As a photojournalist, he says, it’s important to leverage his power to show people those images.

“Does climbing change anything? Does it in and of itself create any good social change? No, not at all, it’s a totally selfish pursuit. I fly on big airplanes over the ocean many times every year and I basically put a huge carbon footprint onto the environment,” he says. “But if I can inspire one person, not necessarily to climb mountains, but to observe nature in a certain way, to want to preserve it, then I’ve done some sort of tangible good.”

Climbing is the outlet for his demons, he says, but photography is the outlet for his need to tell stories. His sense of himself as a climber, photographer and storyteller (and perhaps, someday, though he doesn’t yet claim it, a filmmaker) are inseparable.
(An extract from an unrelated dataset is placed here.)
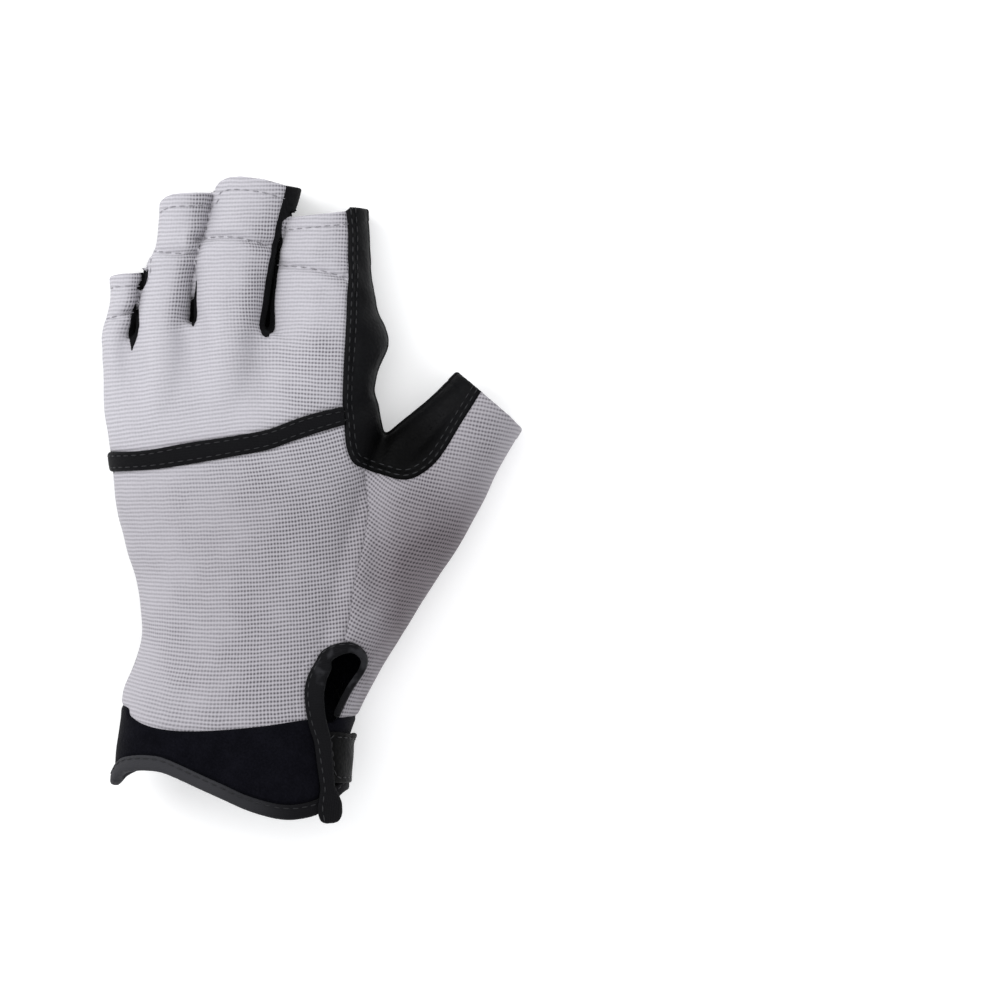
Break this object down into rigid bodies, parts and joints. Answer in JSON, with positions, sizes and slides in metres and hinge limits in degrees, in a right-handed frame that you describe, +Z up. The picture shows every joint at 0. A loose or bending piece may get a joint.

And his feelings toward them are similarly layered; the same task may both always and never feel like work.

“It feels like work when I’m sitting at my desk and looking at all this stuff and editing photos, and it feels like work when I’m walking around outside the tent as the sun’s going down and it’s minus 30,” he says. “But it never feels like work when I’m looking at a great image and I’m excited to have that, and see it and to share that, and it never feels like work when I’m in the mountains — walking around outside the tent as the sun’s going down.”